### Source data
----

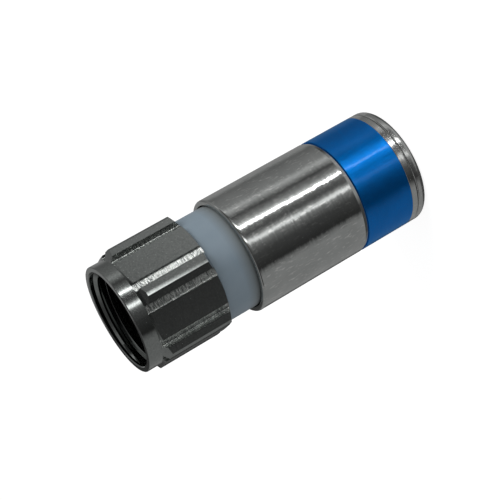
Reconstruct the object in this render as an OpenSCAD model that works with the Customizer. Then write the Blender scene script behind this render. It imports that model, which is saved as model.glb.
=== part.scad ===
// Compression connector with a 3/8-32 coupling nut for a 7 mm coaxial cable, shown open.
// It stands on its cable end: z = 0 is the rear face, and +Z runs along the axis to the nut.
// One flat of the nut faces +X.

/* [Cable] */
// Bore for the cable's jacket over its folded braid, about which the sleeve and body are laid out
jacket_bore_d = 8; // [7.8:0.05:8.3]
// Bore for the foam core of the cable
core_bore_d = 4.9; // [4.6:0.05:5.1]

/* [Coupling nut] */
// Outside diameter of the mating 3/8-32 thread, to which the nut is bored
thread_d = 9.525; // [9.3:0.005:9.7]
// Wall between thread and flat, which makes the nut 11 mm across its flats
nut_wall = 0.7375; // [0.65:0.0025:1]
// Depth that is turned off the corners of the hexagon
corner_cut = 0.1; // [0.05:0.01:0.25]
// Length of the hexagon, from the nut's rear face to the collar
nut_hex_len = 7.2; // [6.5:0.05:9]
// Depth of the round collar in front of the hexagon, below the flats
collar_drop = 0.185; // [0.12:0.005:0.3]
// Length of the collar
nut_collar_len = 1.35; // [0.8:0.05:2.5]
// Depth below the flats at which the rear chamfer starts
rear_drop = 0.15; // [0.1:0.005:0.3]
// Angle of that chamfer, from the rear face
rear_chamfer = 27; // [20:1:45]
// Angle of the chamfer at the hexagon's front end, from the end face
front_chamfer = 30; // [20:1:45]
// Chamfer round the collar's front edge
nut_edge = 0.06; // [0.03:0.01:0.15]
// Countersink at the mouth of the thread
thread_entry = 0.08; // [0.04:0.01:0.2]
// Angle between the two flutes of one flat, which point at the axis
flute_angle = 36.8; // [34:0.2:38]
// Width of a flute
flute_w = 0.82; // [0.6:0.02:1]
// Depth of a flute's flat floor below the flats, measured towards the axis
flute_depth = 0.165; // [0.1:0.005:0.18]
// Depth of the relief behind the thread, where the post's flange turns
relief_depth = 0.19; // [0.16:0.01:0.25]
// Length of the relief in front of the flange
relief_run = 0.12; // [0.08:0.01:0.3]
// Thickness of the inner lip that turns on the post
nut_lip = 1.05; // [0.8:0.05:1.5]

/* [Post] */
// Wall of the thin tail that goes under the braid
tail_wall = 0.3; // [0.2:0.01:0.4]
// Height of the barbs on the tail
barb_rise = 0.3; // [0.15:0.01:0.35]
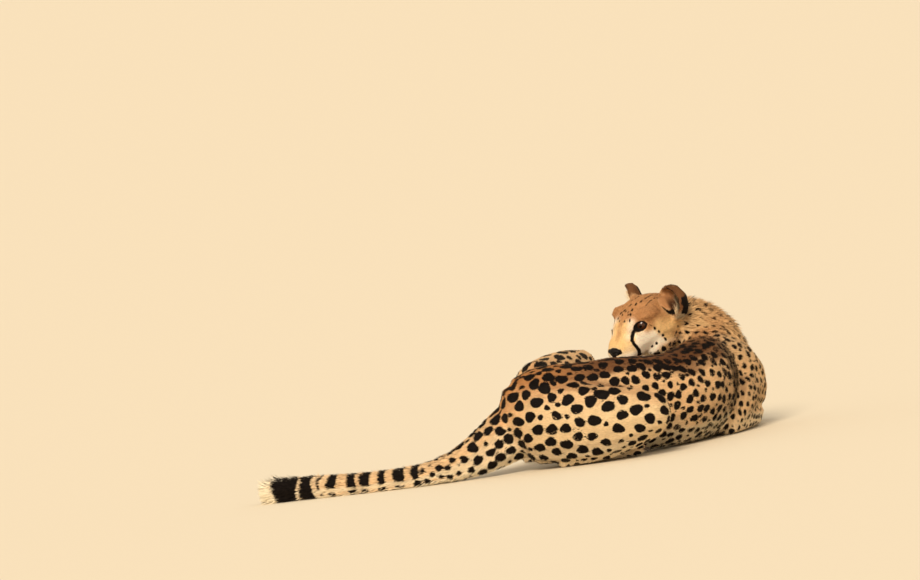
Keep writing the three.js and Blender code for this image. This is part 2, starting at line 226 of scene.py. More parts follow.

----

### Instructions to follow
Report all lines of the data above that include the string "Blender".

### Result of the exercise
Reconstruct the object in this render as an OpenSCAD model that works with the Customizer. Then write the Blender scene script behind this render. It imports that model, which is saved as model.glb.
Keep writing the three.js and Blender code for this image. This is part 2, starting at line 226 of scene.py. More parts follow.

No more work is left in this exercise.